Toutefois, la diversification des structures économiques est contrainte par de nombreux obstacles, à commencer par l’environnement des affaires qui demeure très perfectible au Proche-Orient. Le secteur privé est en effet peu formalisé et opère principalement en cash.

Les secteurs financiers demeurent déficients : tous les pays de la région se situent sous la moyenne mondiale de financement du secteur privé par rapport au PIB (99%), avec une moyenne de 50%. Les secteurs manufacturiers sont particulièrement pénalisés, comme en Egypte où l’investissement privé manufacturier a chuté de près de 10 points en 5 ans.

Les infrastructures, en particulier énergétiques et de transport, restent sous-développées et/ou inefficientes dans certains pays. La disponibilité et les prix de l’énergie constituent un frein évident au développement en Irak, en Jordanie et au Liban.

L’insertion dans l’économie mondiale est imparfaite, alors que les marchés domestiques n’atteignent pour la plupart pas une taille critique et que les politiques industrielles demeurent peu lisibles.

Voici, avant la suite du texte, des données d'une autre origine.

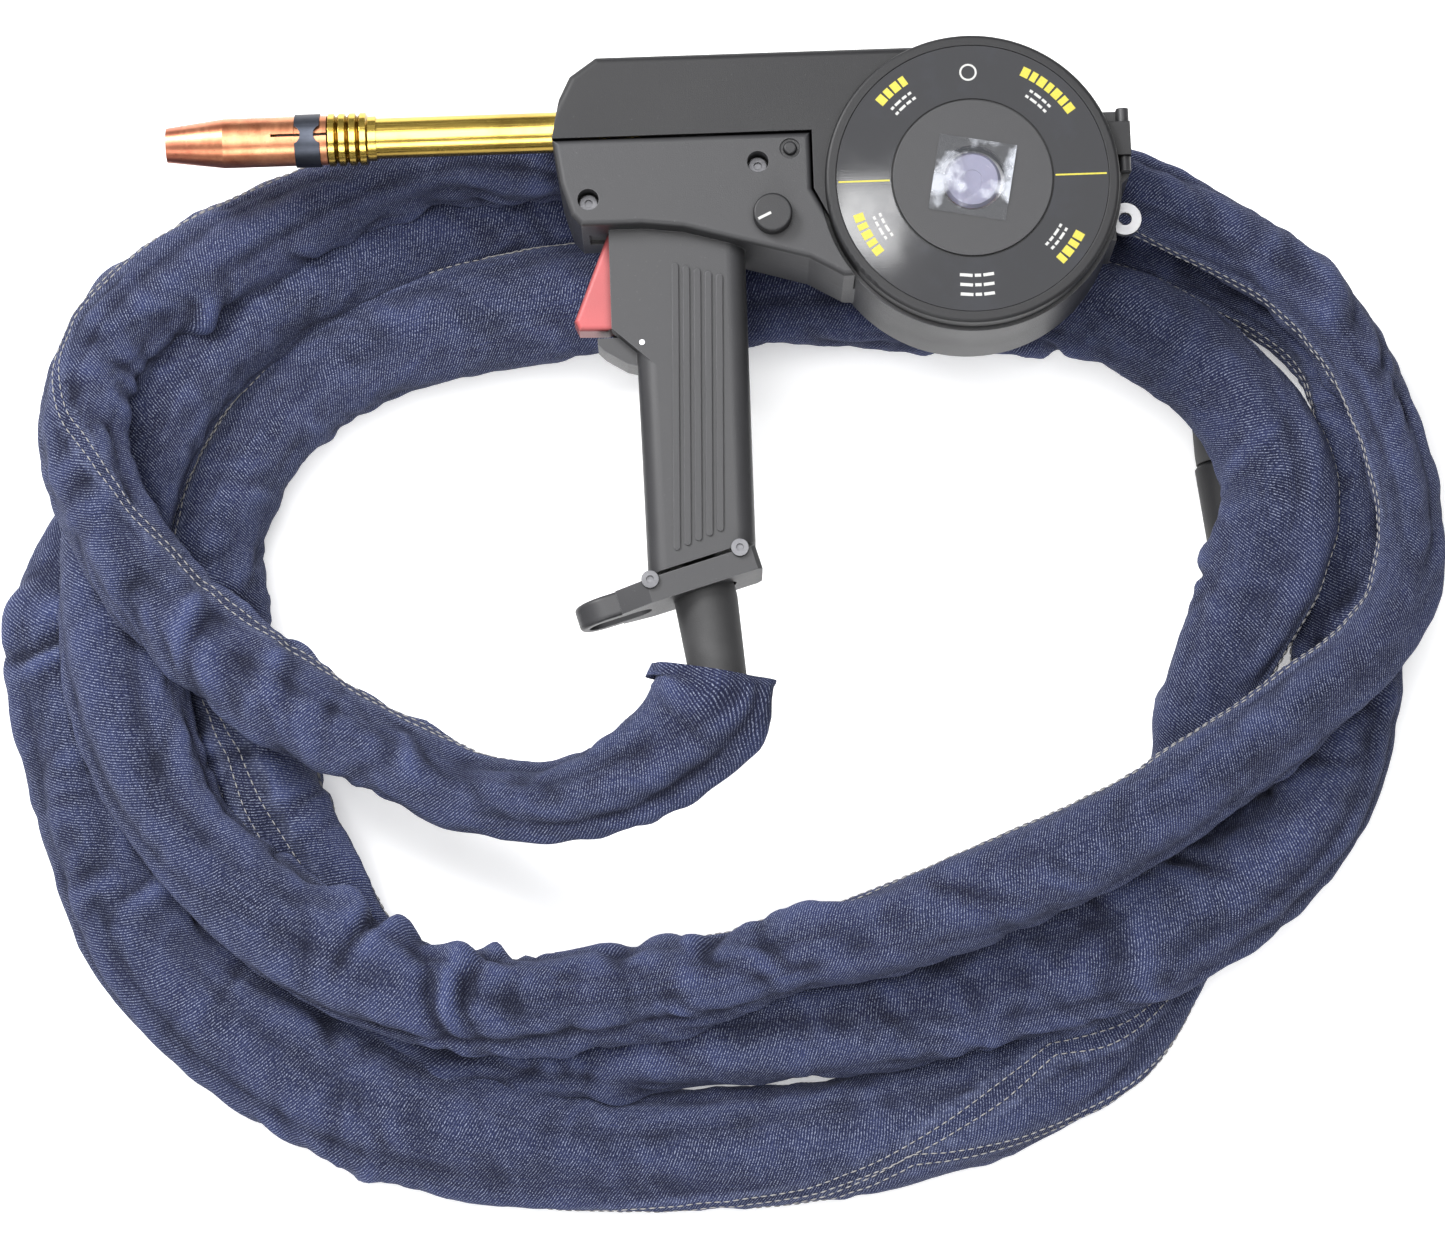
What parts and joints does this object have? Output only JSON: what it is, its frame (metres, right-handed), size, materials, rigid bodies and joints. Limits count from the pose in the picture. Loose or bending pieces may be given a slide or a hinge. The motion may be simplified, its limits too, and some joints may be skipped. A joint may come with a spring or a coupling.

Enfin, le capital humain, relativement élevé dans la région, tend à s’éroder dans un contexte de fuite des cerveaux (Iran, Liban). En Israël, la main d’œuvre est rare et onéreuse, situation exacerbée par la guerre. En Egypte, le faible coût du travail (salaire minimum équivalant à 90€) est un atout considérable mais les travailleurs qualifiés peinent à trouver des débouchés.

***

En dépit de signes parfois encourageants au niveau microéconomique, les économies du Proche-Orient demeurent largement fondées sur les hydrocarbures (Iran, Irak), sur des flux financiers extérieurs (Egypte, Jordanie, Liban, Syrie, Territoires palestiniens) ou sur une dépendance mono-sectorielle (Israël). Il n’est pas certain que ces pays se saisissent des crises politiques et économiques en cours pour définir des modèles plus soutenables.